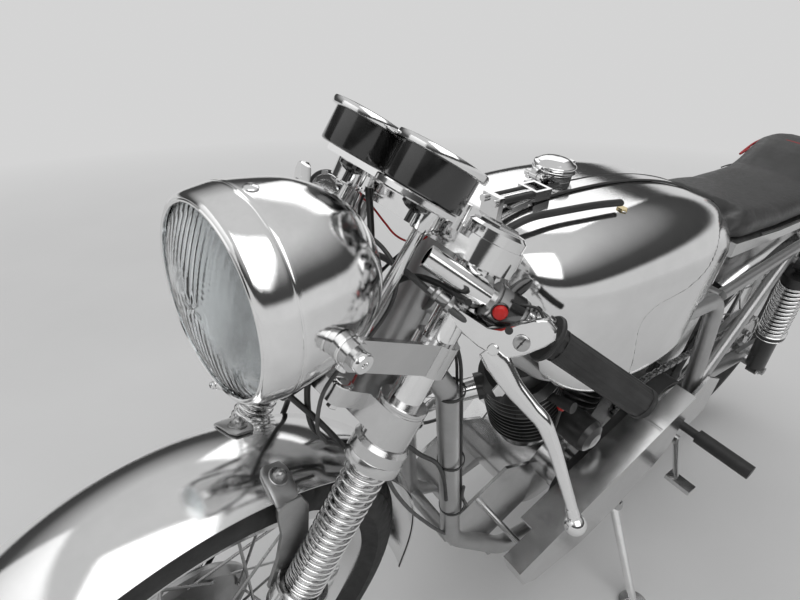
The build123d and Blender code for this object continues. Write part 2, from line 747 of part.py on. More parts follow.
def primary_guard():
    outline = [
        (965, 316), (555, 499), (548, 470), (556, 420), (560, 370), (600, 330), (690, 270), (780, 240),
        (900, 238), (940, 262),
    ]
    outer = side_plate(outline, GUARD_Y - 3, GUARD_Y)
    wide = side_plate([(905, guard_z(905)), (600, guard_z(600)), (600, guard_z(600) - 3), (905, guard_z(905) - 3)], 118, GUARD_Y - 2)
    nose = side_plate([(965, 316), (900, guard_z(900)), (900, guard_z(900) - 3), (963, 312.5)], 143, GUARD_Y - 2)
    tail = side_plate([(602, guard_z(602)), (555, 499), (555, 496), (602, guard_z(602) - 3)], 140, GUARD_Y - 2)
    front = side_plate([(965, 316), (940, 262), (937, 263), (961, 315)], 143, GUARD_Y - 2)
    posts = [rod((x, 66, z), (x, GUARD_Y - 2, z), 11) for x, z in ((915, 300), (650, 258), (640, 456))]
    return joined(outer, wide, nose, tail, front, *posts)


def oil_tank():
    body = side_plate([(448, 490), (540, 500), (534, 628), (448, 622)], -88, 92)
    return fillet(body.edges().filter_by(Axis.Y), 16)


def rear_mudguard():
    inner = WHEEL_R + REAR_GUARD_GAP
    w = 66.0
    drop = 18.0
    a = ThreePointArc((w, 0, inner + 2.5 - drop), (0, 0, inner + 2.5), (-w, 0, inner + 2.5 - drop))
    b = ThreePointArc((w - 2.5, 0, inner - drop), (0, 0, inner), (2.5 - w, 0, inner - drop))
    face = Rot(0, 0, 90) * make_face([a, b, Line(a @ 0, b @ 0), Line(a @ 1, b @ 1)])
    skin = revolve(face, Axis.Y, revolution_arc=125)
    return Pos(0, 0, WHEEL_R) * Rot(0, -80, 0) * skin


def tail_lamp():
    lamp = rod((-352, 0, 470), (-392, 0, 470), 56)
    foot = rod((-300, 0, 470), (-354, 0, 470), 22) - rod((0, -60, WHEEL_R), (0, 60, WHEEL_R), 2 * (WHEEL_R + REAR_GUARD_GAP + 2.7))
    return joined(lamp, foot)


def exhausts():
    front_points = [
        *exhaust_port(True)[1:], (978, -124, 420), (925, -128, 168),
        silencer_point(SILENCER_Z[0], -260), silencer_point(SILENCER_Z[0], 20),
    ]
    rear_points = [
        *exhaust_port(False)[1:], (606, -145, 286),
        silencer_point(SILENCER_Z[1], -90), silencer_point(SILENCER_Z[1], 20),
    ]
    front = swept(front_points, [60, 60, 70, 90], 38)
    rear = swept(rear_points, [36, 60, 60], 38)
    tails = silencers()
    pair = [joined(front, tails[0]), joined(rear, tails[1])]
    return Compound([s for p in pair for s in p.solids()])


def silencer_point(z, t):
    return (440 - 0.99992 * t, -176 - 0.00635 * t, z + 0.0111 * t)


def silencers():
    profile = [(0, 0), (24, 0), (37, 90), (37, 560), (22, 630), (0, 630)]
    parts = []
    for z in SILENCER_Z:
        start = silencer_point(z, 0)
        way = Vector(*silencer_point(z, 1)) - Vector(*start)
        parts.append(turned(profile, start, way))
    return parts


def rearset_plates(loops):
    plate = side_plate([(512, 318), (500, 420), (430, 470), (362, 436), (352, 345), (420, 300)], 149.2, 155)
    return both(joined(plate, pedal())) - loops


def footrests():
    peg = joined(rod((441, 155, 341), (441, 189, 341), 18), rod((441, 189, 341), (441, 300, 341), 30))
    return both(peg)


def pedal():
    return joined(
        rod((488, 155, 338), (488, 172, 338), 20),
        rod((488, 168, 338), (512, 206, 280), 11),
        box(500, 527, 192, 244, 270, 279),
    )


# Parking pose
def lean_location():
    pitch = 0.0
    for _ in range(6):
        turn = Location((0, 0, 0), (0, pitch, 0)) * Location((0, 0, 0), (-LEAN, 0, 0))
        low = []
        for loc, point, crown in (
            (Location((0, 0, 0)), (0, 0, WHEEL_R), REAR_CROWN_R),
            (STEER, (FORK_N, 0, AXLE_S), FRONT_CROWN_R),
        ):
            centre = (turn * loc * Pos(*point)).position
            normal = (turn * loc * Pos(0, 1, 0)).position - (turn * loc * Pos(0, 0, 0)).position
            reach = (WHEEL_R - crown) * sqrt(1 - normal.Z ** 2) + crown
            low.append(centre.Z - reach)
        pitch += degrees(asin((low[1] - low[0]) / WHEELBASE))
    return Pos(0, 0, -low[0]) * turn


STEER = Location((STEER_X, 0, 0), (0, -RAKE, 0)) * Location((0, 0, 0), (0, 0, STEER_TURN))
PARK = lean_location()


def stand_vectors():
    # Ankle of the leg, hinge axis and swing angle, all in the upright frame
    ground = (PARK * Pos(*STAND_FOOT)).position
    ankle = (PARK.inverse() * Pos(ground.X, ground.Y, 6)).position
    leg = (ankle - Vector(*STAND_PIVOT)).normalized()
    stowed = Vector(*STAND_STOWED).normalized()
    axis = leg.cross(stowed).normalized()
    return ankle, axis, degrees(acos(leg.dot(stowed)))


def hinge_point(t):
    return tuple(Vector(*STAND_PIVOT) + stand_vectors()[1] * t)


def side_stand():
    ankle = stand_vectors()[0]
    ground = (PARK * Pos(*STAND_FOOT)).position
    pad = rod((ground.X, ground.Y, 0), (ground.X, ground.Y, 8), 56).moved(PARK.inverse())
    head = rod(hinge_point(-9), hinge_point(9), 30) - rod(hinge_point(-20), hinge_point(20), 12.2)
    reach = ankle - Vector(*STAND_PIVOT)
    knee = tuple(Vector(*STAND_PIVOT) + reach * 0.06)
    toe = tuple(Vector(*STAND_PIVOT) + reach * 1.08)
    below = (Pos(ground.X, ground.Y, -30) * Box(200, 200, 60)).moved(PARK.inverse())
    leg = rod(knee, toe, 17) - below
    return joined(head, leg, pad)


def stand_bracket(loops):
    lug = side_plate([(600, 190), (660, 190), (652, 236), (606, 236)], 92, 150)
    lug = lug - rod(hinge_point(-9.4), hinge_point(90), 120)
    boss = rod(hinge_point(-26), hinge_point(-9.4), 30)
    pin = rod(hinge_point(-12), hinge_point(16), 12)
    bolt_head = rod(hinge_point(9.4), hinge_point(16), 22)
    return joined(lug, boss, pin, bolt_head) - loops


def assembly():
    left = frame_loop()
    right = mirrored(left)
    head = frame_head()
    head_solid = rod(head_axis(801), head_axis(957), HEAD_TUBE_D)
    left = left - head_solid
    right = right - head_solid
    loops = Compound([*left.solids(), *right.solids()])
    head = head - loops
    tank = joined(fuel_tank(), filler_neck(), hose_union())
    fixed = {
        "frame_left_loop": left,
        "frame_right_loop": right,
        "frame_head": head,
        "frame_cross_tubes": Compound([*cross_tubes(loops).solids(), *stand_bracket(loops).solids()]),
        "rear_subframe": rear_subframe(loops),
        "swing_arm": swing_arm(loops),
        "shock_bodies": shock_bodies(),
        "shock_springs": shock_springs(),
        "crankcase": crankcase(),
        "cylinder_barrels": barrels(),
        "cylinder_heads": heads(),
        "pushrod_tubes": pushrod_tubes(),
        "gearbox": gearbox(),
        "belt_pulleys": belt_pulleys(),
        "primary_belt": primary_belt(),
        "rear_chain": rear_chain(),
        "engine_plates": engine_plates(loops),
        "primary_guard": primary_guard(),
        "oil_tank": oil_tank(),
        "fuel_tank": tank,
        "tank_strap": tank_strap(),
        "breather_hose": breather_hose(),
        "air_cleaner": air_cleaner(),
        "spark_plugs": spark_plugs(),
        "seat_pad": seat_pad(),
        "seat_base": seat_base(),
        "rear_mudguard": rear_mudguard(),
        "tail_lamp": tail_lamp(),
        "exhausts": exhausts(),
        "rearset_plates": rearset_plates(loops),
        "footrests": footrests(),
        "side_stand": side_stand(),
    }
    cap = {"filler_cap": filler_cap()}
    rear = {
        "rear_tyre": tyre(REAR_CROWN_R, REAR_BEAD_R, REAR_RIM_W),
        "rear_rim": rim(REAR_BEAD_R, REAR_RIM_W),
        "rear_spokes": spokes(REAR_BEAD_R, 33),
        "rear_hub": rear_hub(),
        "rear_sprocket": rear_sprocket(),
    }
    front = {
        "front_tyre": tyre(FRONT_CROWN_R, FRONT_BEAD_R, FRONT_RIM_W),
        "front_rim": rim(FRONT_BEAD_R, FRONT_RIM_W),
        "front_spokes": spokes(FRONT_BEAD_R, 33),
        "front_hub": front_hub(),
    }
    steered = {
        "fork_stanchions": stanchions(),
        "top_yoke": joined(top_yoke(), *fork_caps().solids()),
        "lower_yoke": lower_yoke(),
        "fork_springs": fork_springs(),
        "fork_sliders": fork_sliders(),
        "front_axle": axle_and_brake(),
        "front_mudguard": front_mudguard(),
        "headlamp_shell": joined(headlamp_shell(), headlamp_rim()),
        "headlamp_lens": headlamp_lens(),
        "headlamp_brackets": headlamp_brackets(),
        "instrument_plate": instrument_plate(),
        "clocks": clocks(),
        "clip_on_bars": clip_ons(),
        "grips": grips(),
        "hand_levers": levers(),
        "switch_housing": switch_housing(),
    }
    placed = {}
    for group, where in (
        (fixed, PARK), (cap, PARK),
        (rear, PARK * Pos(0, 0, WHEEL_R)),
        (front, PARK * STEER * Pos(FORK_N, 0, AXLE_S)),
        (steered, PARK * STEER),
    ):
        for name, shape in group.items():
            placed[name] = Compound(list(shape.solids())).moved(where)
    size = Compound(list(placed.values())).bounding_box()
    shift = Location((-(size.min.X + size.max.X) / 2, -(size.min.Y + size.max.Y) / 2, 0))
    return placed, shift


def main():
    os.makedirs("parts", exist_ok=True)
    placed, shift = assembly()
    for name, shape in placed.items():
        solids = list(shape.moved(shift).solids())
        shape = solids[0] if len(solids) == 1 else Compound(solids)
        print(name, len(solids), round(shape.volume / 1000.0, 1))
        shape.label = name
        export_step(shape, f"parts/{name}.step")


if __name__ == "__main__":
    main()
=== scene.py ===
import json
from math import acos, atan2, copysign, cos, exp, log, pi, radians, sin, sqrt

import bmesh
import bpy
from mathutils import Matrix, Vector

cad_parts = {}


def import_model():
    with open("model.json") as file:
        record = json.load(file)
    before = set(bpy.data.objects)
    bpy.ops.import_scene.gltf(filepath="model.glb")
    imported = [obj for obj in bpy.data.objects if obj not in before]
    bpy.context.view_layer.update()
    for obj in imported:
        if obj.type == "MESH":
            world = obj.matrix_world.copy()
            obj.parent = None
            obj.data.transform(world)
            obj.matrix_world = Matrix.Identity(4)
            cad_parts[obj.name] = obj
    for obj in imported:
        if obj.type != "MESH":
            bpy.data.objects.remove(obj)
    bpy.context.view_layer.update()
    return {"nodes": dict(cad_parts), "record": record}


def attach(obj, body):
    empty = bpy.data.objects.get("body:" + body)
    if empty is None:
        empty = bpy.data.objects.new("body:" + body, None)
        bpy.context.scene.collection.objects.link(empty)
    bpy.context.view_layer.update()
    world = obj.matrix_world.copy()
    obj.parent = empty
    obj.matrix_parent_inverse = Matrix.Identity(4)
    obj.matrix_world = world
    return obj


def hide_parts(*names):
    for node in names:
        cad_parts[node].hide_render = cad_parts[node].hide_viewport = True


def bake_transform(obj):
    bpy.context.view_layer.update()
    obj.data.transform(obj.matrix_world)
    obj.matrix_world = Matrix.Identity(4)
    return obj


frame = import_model()
NODES = frame["nodes"]
MM = 0.001

# Lengths are millimetres in the frames of the machine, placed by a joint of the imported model.
# PARK: x forward from the rear axle, y to the rider's left, z up when the machine is upright.
# STEER: n forward of the steering axis, y left, s up along it from where it meets the ground.
# REAR and FRONT: the wheels' own frames, with the axle along y.
LEAN = radians(10.0)
PITCH = radians(0.0581)
RAKE = radians(26.0)
TURN = radians(5.9)
WHEEL_R = 325.0
STEER_X = 1505.0
FORK_N, FORK_Y, AXLE_S = 57.1, 93.0, 333.8


def vec(*place):
    return Vector(place)


def joint(name):
    return next(j for j in frame["record"]["behaviour"]["joints"] if j["name"] == name)


turn_park = Matrix.Rotation(PITCH, 4, "Y") @ Matrix.Rotation(-LEAN, 4, "X")
rear_axle = Vector(joint("rear_wheel_spin")["pos_m"])
PARK = Matrix.Translation(rear_axle - turn_park @ vec(0, 0, WHEEL_R * MM)) @ turn_park
STEER = PARK @ Matrix.Translation((STEER_X * MM, 0, 0)) @ Matrix.Rotation(-RAKE, 4, "Y")
STEER = STEER @ Matrix.Rotation(TURN, 4, "Z")
REAR = PARK @ Matrix.Translation((0, 0, WHEEL_R * MM))
FRONT = STEER @ Matrix.Translation((FORK_N * MM, 0, AXLE_S * MM))
# What a piece is drawn in and rides on
CHASSIS, STEERING = (PARK, "chassis"), (STEER, "steering")

UP = vec(0, 0, 1)
SIDES = (-1, 1)
BACKDROP = 0.66


# Materials
MATS = {}


def grey(v):
    return (v, v, v)


def shades(light, dark):
    # Stops from the dark patches of a finish to its light ones; a plain number is a grey
    return [(place, grey(v) if isinstance(v, float) else v) for place, v in ((0.3, dark), (0.7, light))]


class Nodes:
    """A node tree; the calls return the socket that the next one reads."""

    def __init__(self, tree):
        self.tree = tree
        self.places = self.add("TexCoord").outputs

    def add(self, kind, links=None, **values):
        node = self.tree.nodes.new("ShaderNode" + kind)
        for key, value in values.items():
            if key in node.inputs:
                node.inputs[key].default_value = value
            else:
                setattr(node, key, value)
        for key, source in (links or {}).items():
            self.tree.links.new(source, node.inputs[key])
        return node

    def ramp(self, source, stops):
        node = self.add("ValToRGB", {"Fac": source})
        elements = node.color_ramp.elements
        for element, (place, colour) in zip(elements, (stops[0], stops[-1])):
            element.position, element.color = place, (*colour, 1)
        for place, colour in stops[1:-1]:
            elements.new(place).color = (*colour, 1)
        return node.outputs["Color"]

    def span(self, source, low, high, from_low=0.3, from_high=0.7):
        limits = {"From Min": from_low, "From Max": from_high, "To Min": low, "To Max": high}
        return self.add("MapRange", {"Value": source}, **limits).outputs["Result"]

    def math(self, operation, *sources):
        return self.add("Math", dict(enumerate(sources)), operation=operation).outputs[0]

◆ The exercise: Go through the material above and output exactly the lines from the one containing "shape = solids[0]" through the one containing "imported = [obj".

◆ Solution to the problem:
        shape = solids[0] if len(solids) == 1 else Compound(solids)
        print(name, len(solids), round(shape.volume / 1000.0, 1))
        shape.label = name
        export_step(shape, f"parts/{name}.step")


if __name__ == "__main__":
    main()
=== scene.py ===
import json
from math import acos, atan2, copysign, cos, exp, log, pi, radians, sin, sqrt

import bmesh
import bpy
from mathutils import Matrix, Vector

cad_parts = {}


def import_model():
    with open("model.json") as file:
        record = json.load(file)
    before = set(bpy.data.objects)
    bpy.ops.import_scene.gltf(filepath="model.glb")
    imported = [obj for obj in bpy.data.objects if obj not in before]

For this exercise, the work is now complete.